Se infatti in precedenza Black Mirror ci aveva abituati a un uso della tecnologia “deviato” e tendente praticamente sempre al male, qui la realtà supera la fantasia. La storia di Chris, calata in un contesto odierno, sarebbe del tutto plausibile; anzi, non escludiamo che alcune volte, in qualche parte del mondo, degli incidenti stradali siano avvenuti proprio così.

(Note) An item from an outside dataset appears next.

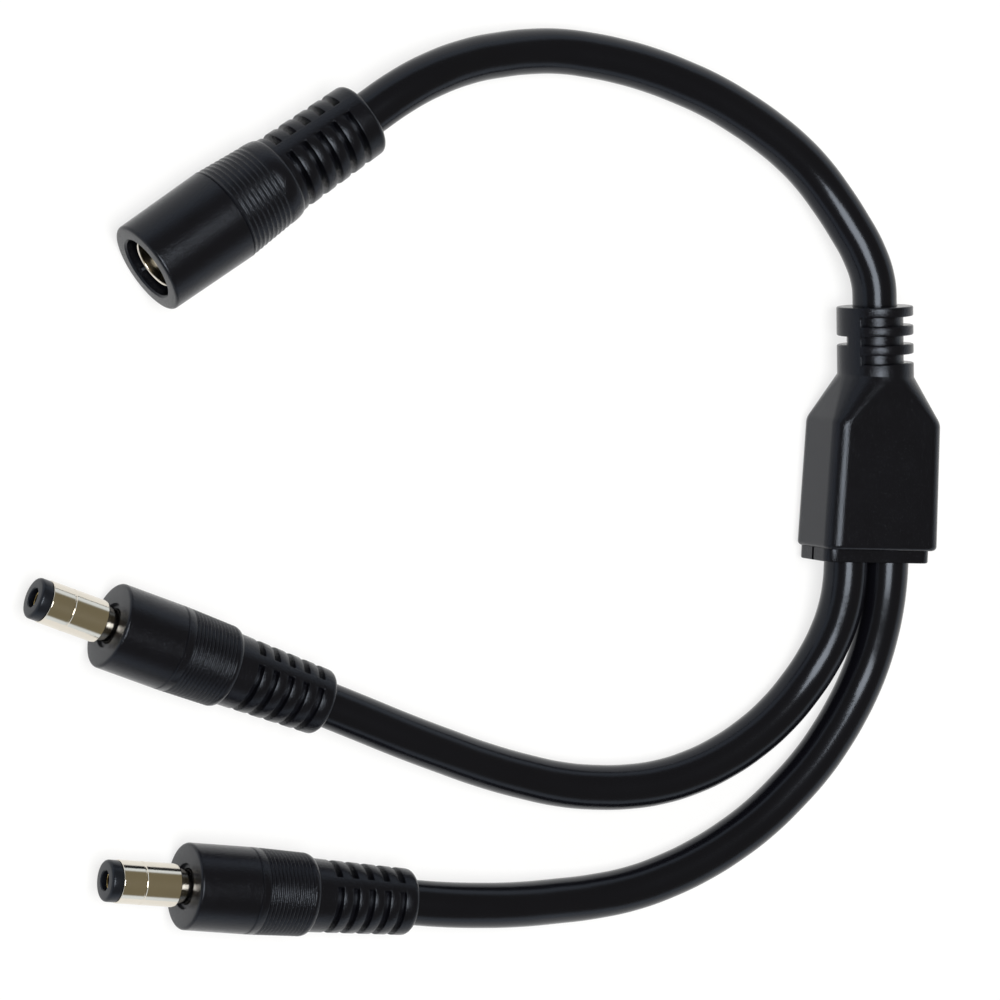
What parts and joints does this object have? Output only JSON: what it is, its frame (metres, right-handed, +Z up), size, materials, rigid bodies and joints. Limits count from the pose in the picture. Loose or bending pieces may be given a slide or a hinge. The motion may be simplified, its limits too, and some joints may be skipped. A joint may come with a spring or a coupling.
{
  "type": "dc splitter cable",
  "caption": "Short splitter cable for low-voltage direct current: a female barrel jack feeds male barrel plugs through a flat moulded junction block.",
  "frame": {"origin": "middle of the junction block's broad face that it rests on", "axes": "+Z up, out of the block's other broad face; +Y along the block towards the jack's cable; +X across it"},
  "size_m": [0.1263, 0.1156, 0.0125],
  "materials": {
    "moulding": "soft black PVC, satin with a fine speckled mould texture",
    "jacket": "smooth black PVC with a soft gloss",
    "insulator": "hard black plastic, semi-gloss",
    "nickel_plate": "turned brass with bright nickel plate",
    "contact_brass": "bare rolled brass",
    "positive_core": "red core insulation",
    "negative_core": "black core insulation"
  },
  "bodies": {
    "root": {"jack_body": "moulding", "jack_insert": "insulator", "jack_sleeve": "nickel_plate", "jack_pin": "nickel_plate", "jack_positive_core": "positive_core", "jack_negative_core": "negative_core", "plug_1_body": "moulding", "plug_1_barrel": "nickel_plate", "plug_1_insulator": "insulator", "plug_1_centre_contact": "contact_brass", "plug_1_positive_core": "positive_core", "plug_1_negative_core": "negative_core", "plug_2_body": "moulding", "plug_2_barrel": "nickel_plate", "plug_2_insulator": "insulator", "plug_2_centre_contact": "contact_brass", "plug_2_positive_core": "positive_core", "plug_2_negative_core": "negative_core", "junction_body": "moulding", "positive_splice": "contact_brass", "negative_splice": "contact_brass", "input_positive_core": "positive_core", "input_negative_core": "negative_core", "output_1_positive_core": "positive_core", "output_1_negative_core": "negative_core", "output_2_positive_core": "positive_core", "output_2_negative_core": "negative_core", "input_cable": "jacket", "output_cable_1": "jacket", "output_cable_2": "jacket"}
  },
  "joints": []
}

Resta comunque spiazzante questa scelta da parte di Brooker e colleghi, ovvero additare i social network come una tecnologia pericolosa e nociva se usata come surrogato della realtà che ci circonda: è tutto vero e assolutamente condivisibile ma in questo caso specifico (l’incidente di Chris che innesca poi il racconto di puntata) la scelta di guardare il cellulare e mettere like alla foto di un cane viene esclusivamente dalla componente umana. Non c’è una tecnologia che ti obbliga a guardare il cellulare mentre guidi, è solo stupidità – che, diciamola tutta, non può essere mascherata dietro alla presunta dipendenza che creerebbe l’applicazione, leggermente accennata e priva di un background alla Black Mirror.
Sostanzialmente, “Smithereens” non è un brutta puntata, è un episodio che ci cala nel presente e non in un immediato futuro, con una tecnologia ormai quasi obsoleta (se paragonata allo standard della serie) come protagonista. È un episodio lineare che, come detto, potrebbe essere davvero una news di cronaca che potremmo leggere domani sui giornali, ed è per questo che lascia un po’ spiazzati: non sembra affatto una puntata di Black Mirror.

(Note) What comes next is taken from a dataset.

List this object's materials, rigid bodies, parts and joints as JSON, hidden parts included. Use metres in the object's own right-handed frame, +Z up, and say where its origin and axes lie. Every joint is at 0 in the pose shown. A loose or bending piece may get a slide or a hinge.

C’è comunque un’interessante chiusura, ovvero tutte quelle persone che hanno seguito il caso sui social e che vengono a sapere della morte (o almeno, è quello che intuiamo) del suo protagonista, perdono immediatamente interesse per la storia, come se tutto il dolore e la sofferenza che hanno letto e di cui hanno discusso non fossero stati altro che una serie di parole e frasi che oggi chiamiamo “status”.
Questo sì che è un finale alla Black Mirror: al giorno d’oggi, siamo nient’altro che notifiche.